**Problem requirements**. The listing below should be written out exactly; please include all of it.

**Raw data**.
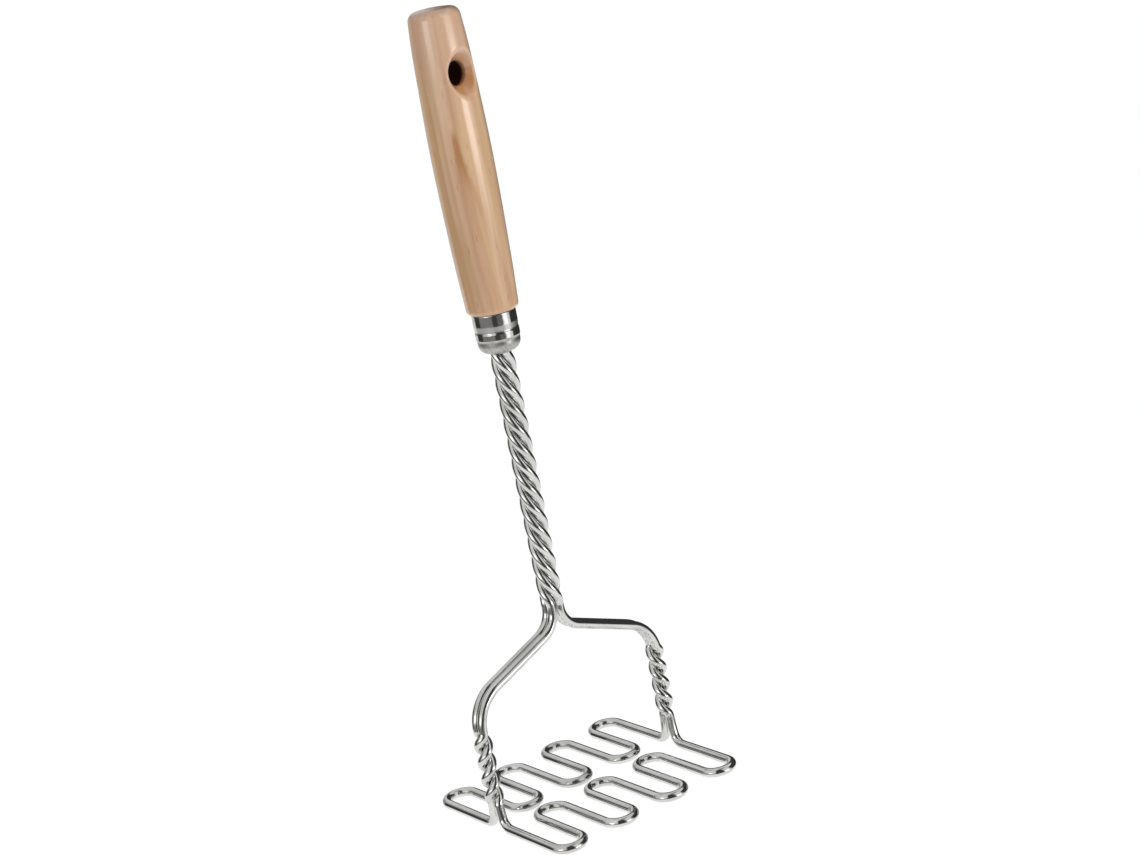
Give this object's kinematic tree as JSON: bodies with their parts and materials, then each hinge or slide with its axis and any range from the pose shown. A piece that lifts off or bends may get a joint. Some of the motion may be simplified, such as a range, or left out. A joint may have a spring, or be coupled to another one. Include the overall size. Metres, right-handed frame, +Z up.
{
  "type": "wire potato masher",
  "caption": "Wire masher: turned wooden handle with a hanging hole, metal ferrule, twisted wire shaft, two arms and legs, and a zigzag wire grid that presses food.",
  "frame": {"origin": "on the resting plane, under the middle of the two grids", "axes": "+Z up along the shaft and handle, +X from the left leg to the right leg, -Y towards the front grid"},
  "size_m": [0.082, 0.0752, 0.27],
  "materials": {
    "wood": "turned beech under clear lacquer",
    "ferrule": "drawn steel, bright nickel plate, softly burnished",
    "wire": "steel wire, bright nickel plate"
  },
  "bodies": {
    "root": {"handle": "wood", "ferrule": "ferrule", "front_wire_shaft_left": "wire", "front_wire_leg_left": "wire", "front_wire_shaft_right": "wire", "front_wire_leg_right": "wire", "front_wire_grid": "wire", "rear_wire_shaft_left": "wire", "rear_wire_leg_left": "wire", "rear_wire_shaft_right": "wire", "rear_wire_leg_right": "wire", "rear_wire_grid": "wire"}
  },
  "joints": []
}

**Task answer**.
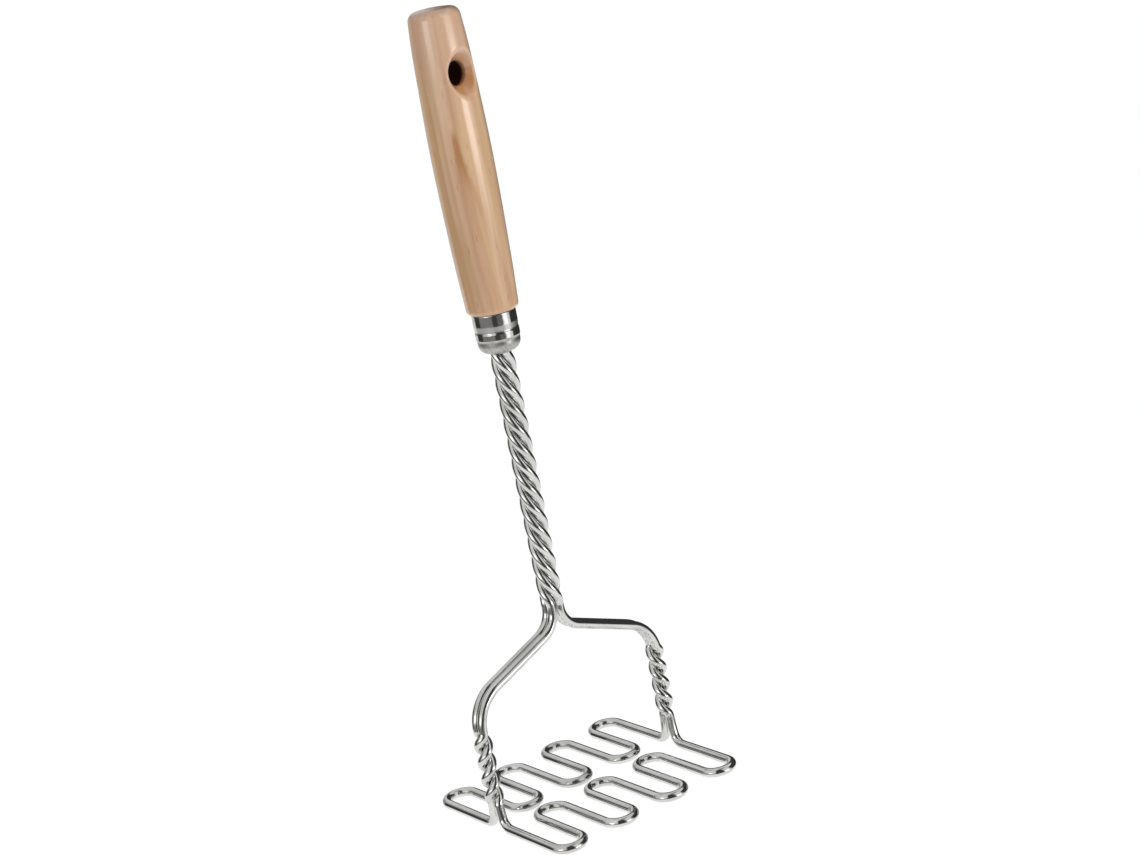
Give this object's kinematic tree as JSON: bodies with their parts and materials, then each hinge or slide with its axis and any range from the pose shown. A piece that lifts off or bends may get a joint. Some of the motion may be simplified, such as a range, or left out. A joint may have a spring, or be coupled to another one. Include the overall size. Metres, right-handed frame, +Z up.
{
  "type": "wire potato masher",
  "caption": "Wire masher: turned wooden handle with a hanging hole, metal ferrule, twisted wire shaft, two arms and legs, and a zigzag wire grid that presses food.",
  "frame": {"origin": "on the resting plane, under the middle of the two grids", "axes": "+Z up along the shaft and handle, +X from the left leg to the right leg, -Y towards the front grid"},
  "size_m": [0.082, 0.0752, 0.27],
  "materials": {
    "wood": "turned beech under clear lacquer",
    "ferrule": "drawn steel, bright nickel plate, softly burnished",
    "wire": "steel wire, bright nickel plate"
  },
  "bodies": {
    "root": {"handle": "wood", "ferrule": "ferrule", "front_wire_shaft_left": "wire", "front_wire_leg_left": "wire", "front_wire_shaft_right": "wire", "front_wire_leg_right": "wire", "front_wire_grid": "wire", "rear_wire_shaft_left": "wire", "rear_wire_leg_left": "wire", "rear_wire_shaft_right": "wire", "rear_wire_leg_right": "wire", "rear_wire_grid": "wire"}
  },
  "joints": []
}